:: Request ::
Below is a listing. Quote from it, exactly, the lines from the one containing "obj.matrix_parent_inverse = Matrix.Identity(4)" down to the one containing "obj.data.transform(world)", both ends included, and nothing else.

-=-=-=-=-

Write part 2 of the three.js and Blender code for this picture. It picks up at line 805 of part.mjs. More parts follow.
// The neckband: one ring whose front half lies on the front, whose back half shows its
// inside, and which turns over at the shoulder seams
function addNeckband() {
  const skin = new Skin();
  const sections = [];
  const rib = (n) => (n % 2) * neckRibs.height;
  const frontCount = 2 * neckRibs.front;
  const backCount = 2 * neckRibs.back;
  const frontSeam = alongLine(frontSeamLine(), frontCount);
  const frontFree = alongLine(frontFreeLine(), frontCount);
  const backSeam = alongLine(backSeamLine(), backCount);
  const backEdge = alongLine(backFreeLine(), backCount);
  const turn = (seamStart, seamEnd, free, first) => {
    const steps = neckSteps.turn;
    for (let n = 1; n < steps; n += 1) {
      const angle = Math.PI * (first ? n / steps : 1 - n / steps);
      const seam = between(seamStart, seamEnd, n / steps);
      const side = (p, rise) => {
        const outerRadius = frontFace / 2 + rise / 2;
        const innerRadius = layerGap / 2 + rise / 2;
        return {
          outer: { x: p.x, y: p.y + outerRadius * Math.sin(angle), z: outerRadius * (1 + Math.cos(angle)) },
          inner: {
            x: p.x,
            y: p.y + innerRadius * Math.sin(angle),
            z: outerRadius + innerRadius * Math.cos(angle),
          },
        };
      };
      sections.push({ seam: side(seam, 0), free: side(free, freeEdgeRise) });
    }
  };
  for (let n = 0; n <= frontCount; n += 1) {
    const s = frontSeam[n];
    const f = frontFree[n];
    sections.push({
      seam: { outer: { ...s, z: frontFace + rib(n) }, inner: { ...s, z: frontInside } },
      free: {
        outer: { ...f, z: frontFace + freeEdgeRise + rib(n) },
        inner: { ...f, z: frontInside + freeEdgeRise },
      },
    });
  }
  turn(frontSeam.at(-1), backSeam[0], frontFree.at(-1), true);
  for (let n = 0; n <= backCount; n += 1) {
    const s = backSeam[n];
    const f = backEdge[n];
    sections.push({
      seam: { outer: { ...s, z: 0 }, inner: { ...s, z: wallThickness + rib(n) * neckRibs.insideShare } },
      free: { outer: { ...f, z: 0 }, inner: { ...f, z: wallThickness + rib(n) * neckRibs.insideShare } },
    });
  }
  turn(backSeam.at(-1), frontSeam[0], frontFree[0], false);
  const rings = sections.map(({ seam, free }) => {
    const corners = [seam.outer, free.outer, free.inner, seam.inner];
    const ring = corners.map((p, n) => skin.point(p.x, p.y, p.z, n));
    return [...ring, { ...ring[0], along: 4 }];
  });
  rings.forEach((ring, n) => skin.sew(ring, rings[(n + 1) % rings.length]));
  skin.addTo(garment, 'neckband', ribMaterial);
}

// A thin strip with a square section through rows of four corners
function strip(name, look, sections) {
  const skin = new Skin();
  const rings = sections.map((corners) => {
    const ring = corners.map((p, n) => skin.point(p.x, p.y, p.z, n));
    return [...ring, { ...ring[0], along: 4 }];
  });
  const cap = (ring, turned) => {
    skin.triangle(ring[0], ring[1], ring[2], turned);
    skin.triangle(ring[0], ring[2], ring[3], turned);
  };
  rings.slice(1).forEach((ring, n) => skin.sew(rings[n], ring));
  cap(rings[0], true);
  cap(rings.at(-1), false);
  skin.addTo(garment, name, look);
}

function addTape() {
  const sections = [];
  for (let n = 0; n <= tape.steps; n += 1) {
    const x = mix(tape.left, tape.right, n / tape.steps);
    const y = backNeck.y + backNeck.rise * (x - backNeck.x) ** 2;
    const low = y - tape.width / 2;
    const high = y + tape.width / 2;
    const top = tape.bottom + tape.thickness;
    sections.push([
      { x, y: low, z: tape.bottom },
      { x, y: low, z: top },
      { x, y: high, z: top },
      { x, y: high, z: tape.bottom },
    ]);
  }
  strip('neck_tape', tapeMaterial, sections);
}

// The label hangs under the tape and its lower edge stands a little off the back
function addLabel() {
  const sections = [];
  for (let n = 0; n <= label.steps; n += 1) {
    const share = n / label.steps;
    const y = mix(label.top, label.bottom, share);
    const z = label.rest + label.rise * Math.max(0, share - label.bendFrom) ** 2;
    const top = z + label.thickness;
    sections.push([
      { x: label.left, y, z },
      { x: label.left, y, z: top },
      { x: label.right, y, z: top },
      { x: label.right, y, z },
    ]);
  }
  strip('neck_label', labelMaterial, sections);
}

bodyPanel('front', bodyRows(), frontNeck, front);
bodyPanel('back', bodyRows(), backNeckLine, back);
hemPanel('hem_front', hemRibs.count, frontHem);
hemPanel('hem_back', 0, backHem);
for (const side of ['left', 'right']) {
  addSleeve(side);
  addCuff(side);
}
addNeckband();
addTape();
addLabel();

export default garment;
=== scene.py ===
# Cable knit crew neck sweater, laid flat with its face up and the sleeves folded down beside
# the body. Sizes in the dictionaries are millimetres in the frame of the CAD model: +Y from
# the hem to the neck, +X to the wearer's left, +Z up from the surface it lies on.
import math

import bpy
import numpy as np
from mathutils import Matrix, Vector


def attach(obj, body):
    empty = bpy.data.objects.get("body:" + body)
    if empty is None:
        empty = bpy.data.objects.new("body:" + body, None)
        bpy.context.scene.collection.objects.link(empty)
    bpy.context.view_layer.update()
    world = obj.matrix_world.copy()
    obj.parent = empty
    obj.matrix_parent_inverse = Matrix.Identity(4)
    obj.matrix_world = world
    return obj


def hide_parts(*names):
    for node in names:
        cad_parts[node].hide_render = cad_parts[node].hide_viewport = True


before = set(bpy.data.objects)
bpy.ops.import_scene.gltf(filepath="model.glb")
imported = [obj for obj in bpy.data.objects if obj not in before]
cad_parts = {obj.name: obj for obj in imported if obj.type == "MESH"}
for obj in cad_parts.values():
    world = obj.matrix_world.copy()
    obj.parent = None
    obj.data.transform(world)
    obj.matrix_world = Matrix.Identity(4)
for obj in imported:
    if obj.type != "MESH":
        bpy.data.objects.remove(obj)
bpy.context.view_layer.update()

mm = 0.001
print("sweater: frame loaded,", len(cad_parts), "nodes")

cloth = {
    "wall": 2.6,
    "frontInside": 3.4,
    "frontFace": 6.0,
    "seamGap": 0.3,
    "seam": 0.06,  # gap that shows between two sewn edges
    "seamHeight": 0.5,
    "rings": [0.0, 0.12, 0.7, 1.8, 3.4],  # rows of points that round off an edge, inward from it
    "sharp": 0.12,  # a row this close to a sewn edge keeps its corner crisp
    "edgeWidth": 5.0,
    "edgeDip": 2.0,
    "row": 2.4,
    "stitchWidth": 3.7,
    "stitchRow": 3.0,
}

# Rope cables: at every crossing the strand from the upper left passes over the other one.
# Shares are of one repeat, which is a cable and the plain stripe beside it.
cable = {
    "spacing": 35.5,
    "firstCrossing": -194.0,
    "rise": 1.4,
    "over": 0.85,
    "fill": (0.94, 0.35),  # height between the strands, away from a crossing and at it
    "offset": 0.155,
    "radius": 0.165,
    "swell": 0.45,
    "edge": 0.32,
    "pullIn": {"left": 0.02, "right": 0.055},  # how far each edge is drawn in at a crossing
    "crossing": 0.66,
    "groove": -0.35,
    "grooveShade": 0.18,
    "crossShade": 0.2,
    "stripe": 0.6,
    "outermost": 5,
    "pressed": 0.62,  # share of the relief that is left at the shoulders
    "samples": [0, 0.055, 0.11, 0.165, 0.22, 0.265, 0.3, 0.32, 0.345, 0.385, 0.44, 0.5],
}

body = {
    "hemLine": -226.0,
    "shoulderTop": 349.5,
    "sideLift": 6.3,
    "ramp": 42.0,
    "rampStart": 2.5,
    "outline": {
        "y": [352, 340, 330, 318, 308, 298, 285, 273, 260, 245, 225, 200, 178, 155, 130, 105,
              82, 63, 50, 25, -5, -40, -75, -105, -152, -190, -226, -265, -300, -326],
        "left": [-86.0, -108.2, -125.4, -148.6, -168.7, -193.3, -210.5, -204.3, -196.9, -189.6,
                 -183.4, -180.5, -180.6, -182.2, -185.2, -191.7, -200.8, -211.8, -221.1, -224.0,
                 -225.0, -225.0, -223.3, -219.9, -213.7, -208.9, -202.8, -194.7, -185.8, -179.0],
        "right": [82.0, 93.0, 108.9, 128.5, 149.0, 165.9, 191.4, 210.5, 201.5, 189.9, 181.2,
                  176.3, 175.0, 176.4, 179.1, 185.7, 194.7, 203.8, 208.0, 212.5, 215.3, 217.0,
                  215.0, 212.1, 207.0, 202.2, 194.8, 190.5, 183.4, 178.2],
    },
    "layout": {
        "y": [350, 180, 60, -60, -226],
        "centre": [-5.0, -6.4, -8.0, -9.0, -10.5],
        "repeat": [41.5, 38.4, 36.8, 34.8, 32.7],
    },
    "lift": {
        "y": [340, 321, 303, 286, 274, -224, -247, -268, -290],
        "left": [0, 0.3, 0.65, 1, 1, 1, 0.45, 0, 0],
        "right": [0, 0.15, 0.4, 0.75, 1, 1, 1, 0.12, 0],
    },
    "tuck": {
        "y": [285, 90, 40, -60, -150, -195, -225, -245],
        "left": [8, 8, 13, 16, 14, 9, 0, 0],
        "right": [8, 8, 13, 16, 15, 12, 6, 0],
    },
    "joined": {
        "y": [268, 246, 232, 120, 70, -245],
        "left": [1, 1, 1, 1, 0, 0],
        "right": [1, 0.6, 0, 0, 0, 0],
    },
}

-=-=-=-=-

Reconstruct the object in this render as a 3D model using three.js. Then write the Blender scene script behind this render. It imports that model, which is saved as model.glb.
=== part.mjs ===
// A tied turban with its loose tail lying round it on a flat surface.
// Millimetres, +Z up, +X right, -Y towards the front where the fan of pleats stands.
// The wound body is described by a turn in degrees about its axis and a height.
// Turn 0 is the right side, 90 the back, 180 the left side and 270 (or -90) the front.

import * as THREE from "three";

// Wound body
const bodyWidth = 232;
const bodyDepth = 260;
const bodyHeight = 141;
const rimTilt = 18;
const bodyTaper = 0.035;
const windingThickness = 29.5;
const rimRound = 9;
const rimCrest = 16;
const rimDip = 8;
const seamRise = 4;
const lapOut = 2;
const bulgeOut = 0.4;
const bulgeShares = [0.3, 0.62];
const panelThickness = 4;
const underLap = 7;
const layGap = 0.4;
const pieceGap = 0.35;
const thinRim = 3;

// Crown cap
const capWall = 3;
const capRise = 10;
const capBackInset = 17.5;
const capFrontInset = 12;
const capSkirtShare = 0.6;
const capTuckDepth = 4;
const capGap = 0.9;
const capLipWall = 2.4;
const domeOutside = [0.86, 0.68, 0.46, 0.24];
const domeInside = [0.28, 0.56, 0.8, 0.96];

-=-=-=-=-

:: Exercise response ::
    obj.matrix_parent_inverse = Matrix.Identity(4)
    obj.matrix_world = world
    return obj


def hide_parts(*names):
    for node in names:
        cad_parts[node].hide_render = cad_parts[node].hide_viewport = True


before = set(bpy.data.objects)
bpy.ops.import_scene.gltf(filepath="model.glb")
imported = [obj for obj in bpy.data.objects if obj not in before]
cad_parts = {obj.name: obj for obj in imported if obj.type == "MESH"}
for obj in cad_parts.values():
    world = obj.matrix_world.copy()
    obj.parent = None
    obj.data.transform(world)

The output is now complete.